Norris2.jpgThe first section of chp 7 in Kathleen Norris’  Acedia & Me: A Marriage, Monks, and a Writer’s Life
is relentlessly profound. Today I want to clip a few lines of hers about human nature and apathy (acedia) and ask for your response.

“If the Church has made too much of the sin of pride, which seduces us
into thinking too highly of ourselves, it has not made enough of the
sin of sloth, which allows us to settle for being less than we can be,
both as individuals and as a society” (113).

Not achieving what God has called us to do — a sin of omission — assaults the gravity of being made as Eikons of God.


“Many people who would not dream of relying on the understanding of literature or the sciences they acquired as children are content to leave their juvenile theological convictions largely unexamined” (114).

My comment: many choose, out of acedia, to dwell in perpetual spiritual adolescence.

“… the more that society’s ills surface in such evil ways, the less we are able, it seems, to detect any evil within ourselves, let alone work effectively to fix what is wrong” (115).
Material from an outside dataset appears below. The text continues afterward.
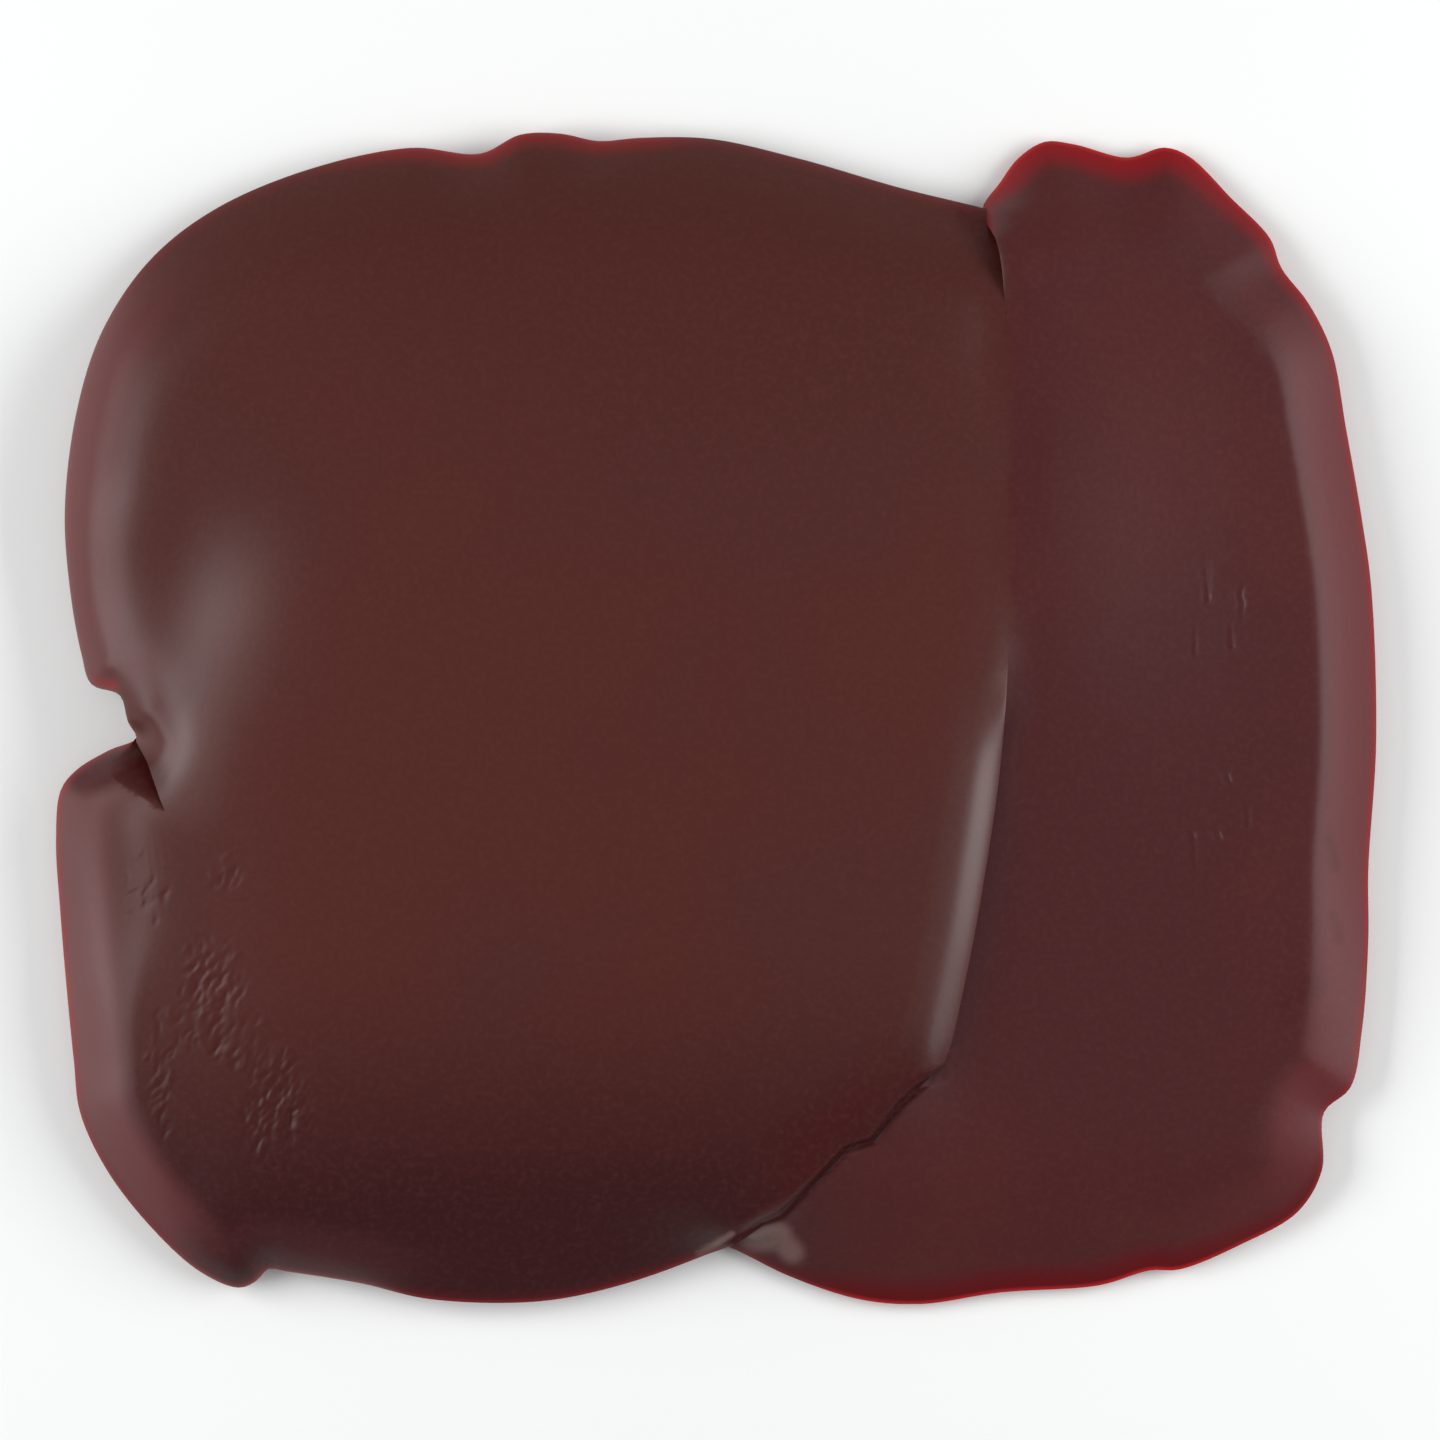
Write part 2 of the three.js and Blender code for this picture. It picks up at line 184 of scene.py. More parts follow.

” ‘I can’t pray that,’ I have heard pastors say of the cursing psalms, or the confessional ones, which admit to loving lies more than truth, to resenting others or desiring revenge. We’re not like that. We’re good people,” these folks say of themselves, “or good enough, having willed away the prejudice, tribalism, and violence in our hearts. We are at a loss to explain their presence in the world around us” (117).

I wonder aloud here: Is our incredulity about racism perhaps an indicator of our own self-righteousness?

Sorry to be so sober with friends. We need these words.